Repeat exactly the lines from the one containing "Write part 3" through the one containing "return original + moves", both lines included, please, without any other lines.

Scripts that build objects:
** start **

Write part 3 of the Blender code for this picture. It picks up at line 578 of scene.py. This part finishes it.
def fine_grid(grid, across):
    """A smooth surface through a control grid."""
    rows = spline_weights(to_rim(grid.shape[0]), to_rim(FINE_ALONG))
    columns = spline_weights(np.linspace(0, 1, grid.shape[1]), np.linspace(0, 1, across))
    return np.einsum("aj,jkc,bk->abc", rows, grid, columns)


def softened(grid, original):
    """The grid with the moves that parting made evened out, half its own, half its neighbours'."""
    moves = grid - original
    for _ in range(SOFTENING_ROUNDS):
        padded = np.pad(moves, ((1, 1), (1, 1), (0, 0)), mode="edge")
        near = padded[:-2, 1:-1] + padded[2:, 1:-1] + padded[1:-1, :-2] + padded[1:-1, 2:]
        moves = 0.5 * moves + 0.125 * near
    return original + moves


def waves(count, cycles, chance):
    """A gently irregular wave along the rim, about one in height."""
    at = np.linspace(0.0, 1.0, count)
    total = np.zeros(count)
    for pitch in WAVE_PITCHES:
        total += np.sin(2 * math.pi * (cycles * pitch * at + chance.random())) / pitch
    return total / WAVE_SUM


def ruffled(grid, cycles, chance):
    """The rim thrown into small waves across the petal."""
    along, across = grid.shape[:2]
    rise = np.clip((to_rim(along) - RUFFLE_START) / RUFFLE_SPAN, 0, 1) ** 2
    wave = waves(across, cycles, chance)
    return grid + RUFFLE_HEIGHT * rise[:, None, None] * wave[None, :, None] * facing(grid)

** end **
** start **

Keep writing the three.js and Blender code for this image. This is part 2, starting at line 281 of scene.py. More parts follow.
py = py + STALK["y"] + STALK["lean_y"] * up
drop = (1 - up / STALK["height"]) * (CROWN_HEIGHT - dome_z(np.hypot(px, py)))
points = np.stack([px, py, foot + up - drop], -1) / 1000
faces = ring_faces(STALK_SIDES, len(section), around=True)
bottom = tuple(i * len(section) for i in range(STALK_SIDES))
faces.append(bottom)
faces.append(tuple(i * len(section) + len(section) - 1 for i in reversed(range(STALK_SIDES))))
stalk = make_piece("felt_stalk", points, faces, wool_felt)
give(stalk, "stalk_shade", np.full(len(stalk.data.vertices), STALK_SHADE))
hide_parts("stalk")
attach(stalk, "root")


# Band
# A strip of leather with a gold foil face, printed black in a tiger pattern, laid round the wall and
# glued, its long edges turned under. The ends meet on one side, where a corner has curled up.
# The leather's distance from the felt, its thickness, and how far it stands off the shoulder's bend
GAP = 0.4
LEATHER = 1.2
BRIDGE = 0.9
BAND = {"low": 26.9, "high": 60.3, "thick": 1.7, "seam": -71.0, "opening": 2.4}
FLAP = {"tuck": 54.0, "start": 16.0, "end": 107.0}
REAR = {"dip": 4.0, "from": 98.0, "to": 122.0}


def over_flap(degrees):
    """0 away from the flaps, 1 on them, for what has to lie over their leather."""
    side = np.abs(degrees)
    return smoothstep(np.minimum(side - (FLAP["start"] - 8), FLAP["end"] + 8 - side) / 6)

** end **
** start **

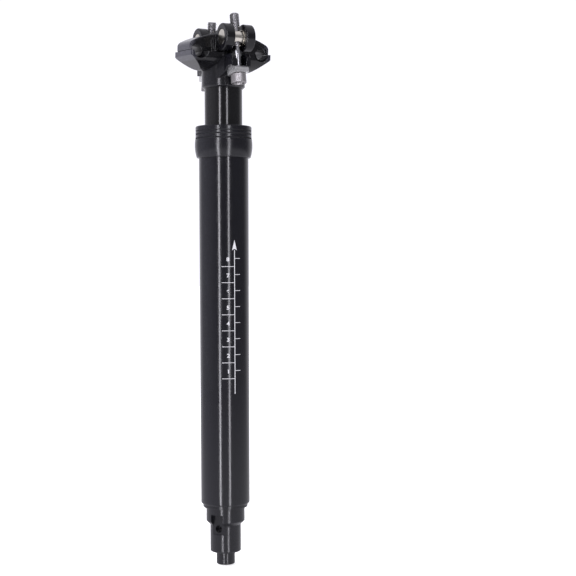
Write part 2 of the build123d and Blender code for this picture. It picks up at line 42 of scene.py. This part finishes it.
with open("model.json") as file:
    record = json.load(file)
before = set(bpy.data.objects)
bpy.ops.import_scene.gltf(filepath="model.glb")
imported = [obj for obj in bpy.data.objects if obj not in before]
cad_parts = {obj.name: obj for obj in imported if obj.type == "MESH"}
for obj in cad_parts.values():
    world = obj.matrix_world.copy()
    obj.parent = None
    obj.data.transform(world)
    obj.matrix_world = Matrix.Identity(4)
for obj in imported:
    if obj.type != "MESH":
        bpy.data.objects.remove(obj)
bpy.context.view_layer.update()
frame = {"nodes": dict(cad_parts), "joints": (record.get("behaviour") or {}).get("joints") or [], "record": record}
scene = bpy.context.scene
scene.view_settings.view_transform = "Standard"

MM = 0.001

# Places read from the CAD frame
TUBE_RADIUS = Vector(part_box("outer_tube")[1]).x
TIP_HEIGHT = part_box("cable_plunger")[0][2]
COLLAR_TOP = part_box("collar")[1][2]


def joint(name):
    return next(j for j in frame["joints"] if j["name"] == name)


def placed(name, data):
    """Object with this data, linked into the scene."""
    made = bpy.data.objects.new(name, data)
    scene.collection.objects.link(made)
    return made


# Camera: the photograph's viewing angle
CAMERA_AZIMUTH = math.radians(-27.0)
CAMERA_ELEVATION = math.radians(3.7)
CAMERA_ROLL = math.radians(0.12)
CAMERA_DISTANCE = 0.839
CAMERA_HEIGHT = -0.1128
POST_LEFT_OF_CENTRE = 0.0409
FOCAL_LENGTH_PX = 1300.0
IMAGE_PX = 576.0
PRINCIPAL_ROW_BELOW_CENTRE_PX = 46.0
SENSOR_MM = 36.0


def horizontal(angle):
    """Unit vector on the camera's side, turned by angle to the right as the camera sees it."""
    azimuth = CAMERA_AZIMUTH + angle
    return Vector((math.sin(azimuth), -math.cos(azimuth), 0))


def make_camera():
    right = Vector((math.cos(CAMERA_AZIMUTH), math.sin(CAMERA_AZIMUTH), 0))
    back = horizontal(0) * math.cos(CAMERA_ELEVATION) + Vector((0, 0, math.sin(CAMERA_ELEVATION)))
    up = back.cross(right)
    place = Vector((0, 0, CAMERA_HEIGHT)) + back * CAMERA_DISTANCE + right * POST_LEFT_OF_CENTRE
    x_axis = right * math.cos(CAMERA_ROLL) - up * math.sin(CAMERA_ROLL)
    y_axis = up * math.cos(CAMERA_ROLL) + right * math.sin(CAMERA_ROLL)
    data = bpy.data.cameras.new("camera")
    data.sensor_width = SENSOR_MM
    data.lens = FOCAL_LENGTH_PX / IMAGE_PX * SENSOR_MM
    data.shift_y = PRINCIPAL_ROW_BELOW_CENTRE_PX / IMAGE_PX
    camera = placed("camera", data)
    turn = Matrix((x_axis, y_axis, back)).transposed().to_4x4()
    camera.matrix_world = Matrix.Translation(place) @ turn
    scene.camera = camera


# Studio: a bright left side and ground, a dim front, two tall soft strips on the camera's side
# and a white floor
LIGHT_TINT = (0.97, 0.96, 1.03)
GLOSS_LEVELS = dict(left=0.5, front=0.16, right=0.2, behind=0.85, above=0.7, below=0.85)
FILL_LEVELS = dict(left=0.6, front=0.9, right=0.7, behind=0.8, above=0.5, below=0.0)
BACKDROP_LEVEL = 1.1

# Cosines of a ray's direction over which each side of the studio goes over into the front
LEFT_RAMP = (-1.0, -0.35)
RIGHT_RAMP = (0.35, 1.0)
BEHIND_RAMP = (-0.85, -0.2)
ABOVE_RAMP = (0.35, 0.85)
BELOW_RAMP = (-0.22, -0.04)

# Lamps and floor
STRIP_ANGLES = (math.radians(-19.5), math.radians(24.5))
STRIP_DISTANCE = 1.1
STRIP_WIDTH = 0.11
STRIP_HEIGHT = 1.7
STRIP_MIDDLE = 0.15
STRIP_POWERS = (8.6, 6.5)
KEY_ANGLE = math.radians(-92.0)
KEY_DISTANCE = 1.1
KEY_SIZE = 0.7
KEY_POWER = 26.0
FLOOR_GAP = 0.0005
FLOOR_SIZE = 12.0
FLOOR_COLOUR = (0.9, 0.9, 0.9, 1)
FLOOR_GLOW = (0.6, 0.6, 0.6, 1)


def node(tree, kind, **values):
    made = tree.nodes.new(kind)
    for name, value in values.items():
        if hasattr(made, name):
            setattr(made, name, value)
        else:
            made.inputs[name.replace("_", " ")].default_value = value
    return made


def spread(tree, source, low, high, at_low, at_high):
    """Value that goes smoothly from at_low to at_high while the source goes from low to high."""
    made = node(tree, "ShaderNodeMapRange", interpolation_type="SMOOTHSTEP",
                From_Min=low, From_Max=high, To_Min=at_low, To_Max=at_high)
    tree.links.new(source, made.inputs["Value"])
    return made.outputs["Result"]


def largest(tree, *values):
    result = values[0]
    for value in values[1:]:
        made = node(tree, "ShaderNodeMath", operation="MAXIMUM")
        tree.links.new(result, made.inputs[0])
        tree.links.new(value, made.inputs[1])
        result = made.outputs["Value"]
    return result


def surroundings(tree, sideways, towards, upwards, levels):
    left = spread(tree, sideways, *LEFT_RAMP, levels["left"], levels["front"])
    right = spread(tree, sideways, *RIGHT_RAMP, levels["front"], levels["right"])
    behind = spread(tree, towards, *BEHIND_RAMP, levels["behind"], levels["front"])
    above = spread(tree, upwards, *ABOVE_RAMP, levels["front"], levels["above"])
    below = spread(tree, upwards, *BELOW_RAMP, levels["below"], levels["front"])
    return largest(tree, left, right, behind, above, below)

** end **

■ WORKED SOLUTION ■
Write part 3 of the Blender code for this picture. It picks up at line 578 of scene.py. This part finishes it.
def fine_grid(grid, across):
    """A smooth surface through a control grid."""
    rows = spline_weights(to_rim(grid.shape[0]), to_rim(FINE_ALONG))
    columns = spline_weights(np.linspace(0, 1, grid.shape[1]), np.linspace(0, 1, across))
    return np.einsum("aj,jkc,bk->abc", rows, grid, columns)


def softened(grid, original):
    """The grid with the moves that parting made evened out, half its own, half its neighbours'."""
    moves = grid - original
    for _ in range(SOFTENING_ROUNDS):
        padded = np.pad(moves, ((1, 1), (1, 1), (0, 0)), mode="edge")
        near = padded[:-2, 1:-1] + padded[2:, 1:-1] + padded[1:-1, :-2] + padded[1:-1, 2:]
        moves = 0.5 * moves + 0.125 * near
    return original + moves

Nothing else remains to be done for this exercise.